I would check if there is a light in the "rear luggage compartment" (probably not the right term :-)) or in the engine-room. 0.08 at 12V is app. 1W. These lamps are normally 4-5W but could have been replaced with an LED.

To check if the alternator is OK you will have to disconnect the B+ on the alternator. This is directly connected to the battery, so remove battery ground connection while doing this. If one of the diodes in the alternator is leaking, it could charge OK, but still drav current when not running. The alternator is not very robust in the Japanese cars from this period. I have seen them fail if engine running while jumpstarting another car.

Another test is to remove the fuses one by one till the current disappear. This will not work if it is the alternator as it is directly connected to the battery.

Hope this helps
Kai

Ultimately you can install a little solar panel on the dash to deal with this current in case you cant eliminate this power draw.

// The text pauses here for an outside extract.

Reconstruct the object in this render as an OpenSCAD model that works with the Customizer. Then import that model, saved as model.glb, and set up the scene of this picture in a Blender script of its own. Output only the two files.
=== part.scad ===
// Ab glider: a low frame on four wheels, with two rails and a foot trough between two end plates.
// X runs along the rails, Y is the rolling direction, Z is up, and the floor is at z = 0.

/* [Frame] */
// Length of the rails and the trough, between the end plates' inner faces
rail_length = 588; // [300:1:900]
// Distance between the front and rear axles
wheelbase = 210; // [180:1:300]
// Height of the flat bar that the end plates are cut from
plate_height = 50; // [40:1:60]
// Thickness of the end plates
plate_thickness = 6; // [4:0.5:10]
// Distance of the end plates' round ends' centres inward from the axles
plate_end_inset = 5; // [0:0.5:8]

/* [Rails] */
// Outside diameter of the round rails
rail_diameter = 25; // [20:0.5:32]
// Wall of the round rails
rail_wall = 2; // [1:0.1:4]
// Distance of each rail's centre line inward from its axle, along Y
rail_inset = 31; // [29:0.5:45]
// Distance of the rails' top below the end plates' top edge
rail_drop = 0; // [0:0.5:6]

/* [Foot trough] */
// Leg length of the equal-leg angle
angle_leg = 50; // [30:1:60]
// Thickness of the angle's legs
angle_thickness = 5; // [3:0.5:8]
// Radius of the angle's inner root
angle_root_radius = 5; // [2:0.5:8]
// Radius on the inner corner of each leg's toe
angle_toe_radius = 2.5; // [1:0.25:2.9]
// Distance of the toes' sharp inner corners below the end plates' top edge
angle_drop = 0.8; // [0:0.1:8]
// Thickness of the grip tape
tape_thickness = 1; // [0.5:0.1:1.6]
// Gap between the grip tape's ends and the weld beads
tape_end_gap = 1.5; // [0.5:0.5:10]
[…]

It's pretty normal for that era. At that rate a fully charged 100 amp/hr battery will last about 1250 hours. My 1990 truck with virtually no electronics is about 50ma.

Some Mercedes models were drawing 300 ma... That caused a few flat batteries

If you resurrected a 17 year old car that has not been used for a very long time (a year???) there is a good chance the battery is no longer good. Lead acid batteries are damaged by being run down and left that way for a very long time.

I have used one of the little 1.5 watt solar battery maintainers on all my cars since the late 1990s. The wife's car was driven so little that the battery was dead every time she went to use it. My pick up truck was used once every month or two, and it had the same problem. Both cars had around .75 watt of drain when everything was off. After adding the solar charger the batteries lasted for many years and always started quickly and reliably. One battery lasted over 10 years.

Dan

There's a fair amount of capacitance in a modern car stereo system, and these caps need to charge from the battery voltage- especially an amplifier where there's no disconnect between the battery and the initial power supply caps. They can draw a pretty good spark, then when they are up to battery voltage the current flow ceases. This is an interesting case because those caps will also discharge through the power wire if the battery voltage drops- as it does when you're starting the engine. The caps will discharge into the starter at the same time the battery is trying to run the starter. The result for me more than once has been that if a battery terminal has gotten a tad loose, the fuse for the amp gets blown. You can get a few current surges through this fuse if you're having an issue trying to start the engine.

At any rate the 80 ma draw does seem high to me- and could be due to some discharge tracks across the battery or across the contacts in switches which are always live- the starter solenoid would be one of these. I would suspect that because of the environment it's in, so a test would be in order. Just remove the heavy lead from the solenoid and see whether it makes a difference in the parasitic current drain. That's pretty much the basic procedure to test for leakage current drains in any vehicle. If the device you're testing has an inline fuse, such as add-on car stereo components, then just pull the fuse and see whether the drain stops or changes.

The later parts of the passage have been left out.